The rewards will come in the form of points, which can be exchanged for “views” of your posts. Simply put, the more active you are, the more your posts will be promoted by the social network.
“For every mobile vote, comment, remind, swipe & upload you earn points which can be exchanged for views on posts of your choice. It's a new web paradigm that gives everyone a voice,” the Minds.com website reads.
Content will be boosted using a transparent algorithm, as opposed to Facebook's method, which largely remains a mystery.
In addition, Minds.com is entirely open source, allowing anyone to contribute to the social network's design and upkeep.
"Our stance is the users deserve the control of social media in every sense," Minds.com founder Bill Ottman told Business Insider.
The open-source code keeps Minds.com accountable, as any programmer can check the code to make sure no one can access data – and that makes the social network stand out, according to Ottman.
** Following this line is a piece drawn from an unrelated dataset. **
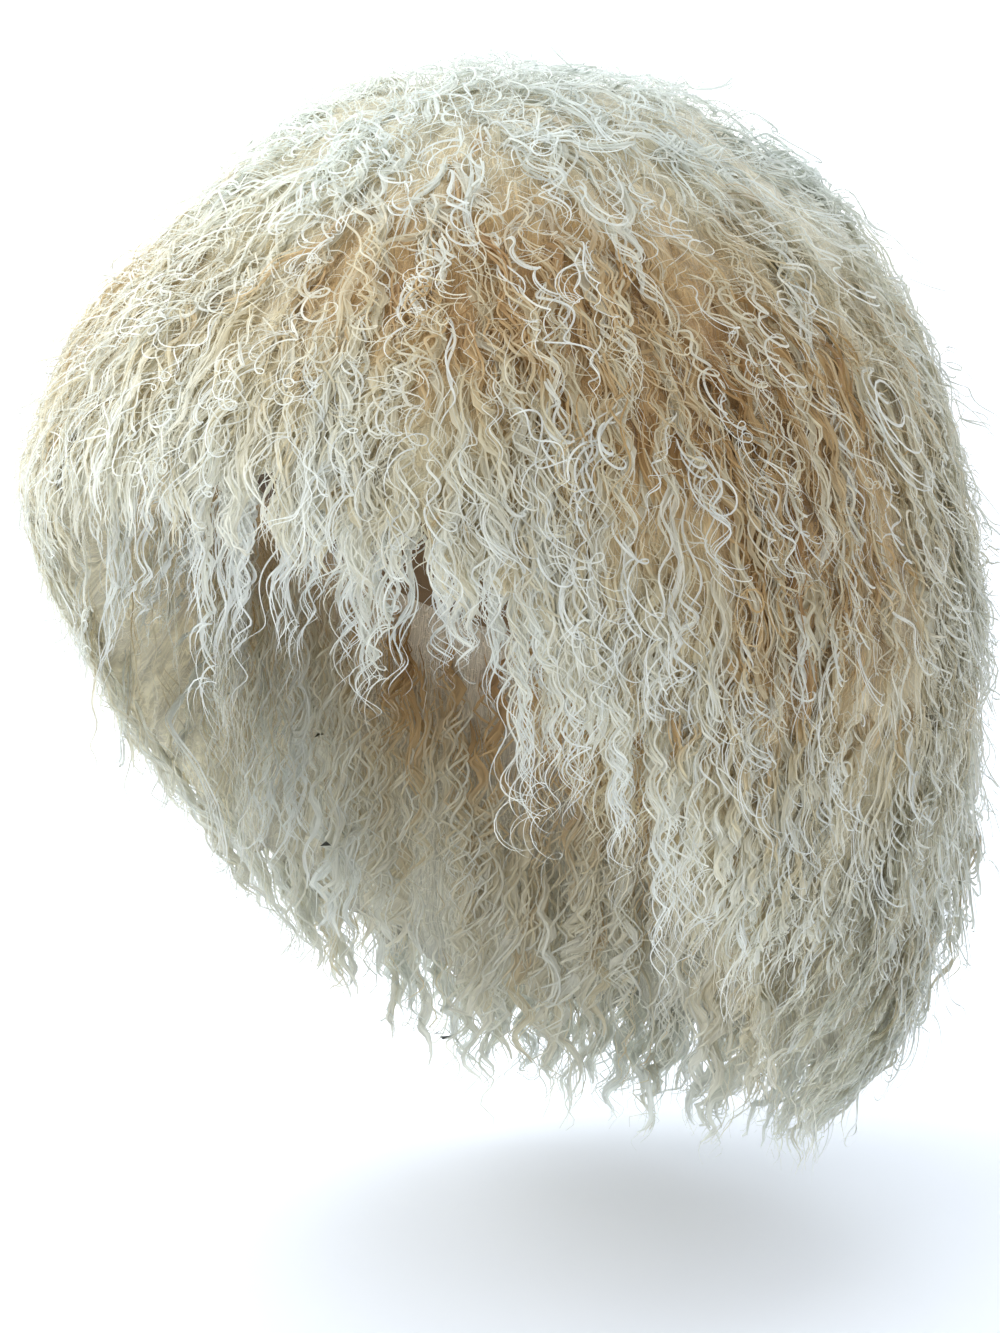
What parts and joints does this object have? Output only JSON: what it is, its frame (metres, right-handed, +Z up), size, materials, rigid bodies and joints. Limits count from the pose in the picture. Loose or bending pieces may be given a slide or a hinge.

"A lot of companies will claim privacy and say they're encrypted," Ottman said, as quoted by CNET. "But it's not real encryption because we have no way of inspecting the code to see if there are backdoors."
The site, which was launched with desktop and mobile apps on Monday, was gaining traction even before the official unveiling.
Before the formal launch, the site had gained 60 million visits, Ottman said. Many of those users were people “interested in alternative media,” with interests like online freedom and citizen journalism.
Earlier, several media outlets reported that Anonymous hackvists supported the new encrypted network, citing the "Anonymous ART of Revolution” Facebook page. However, several Anonymous Twitter accounts have denied promoting Minds.com.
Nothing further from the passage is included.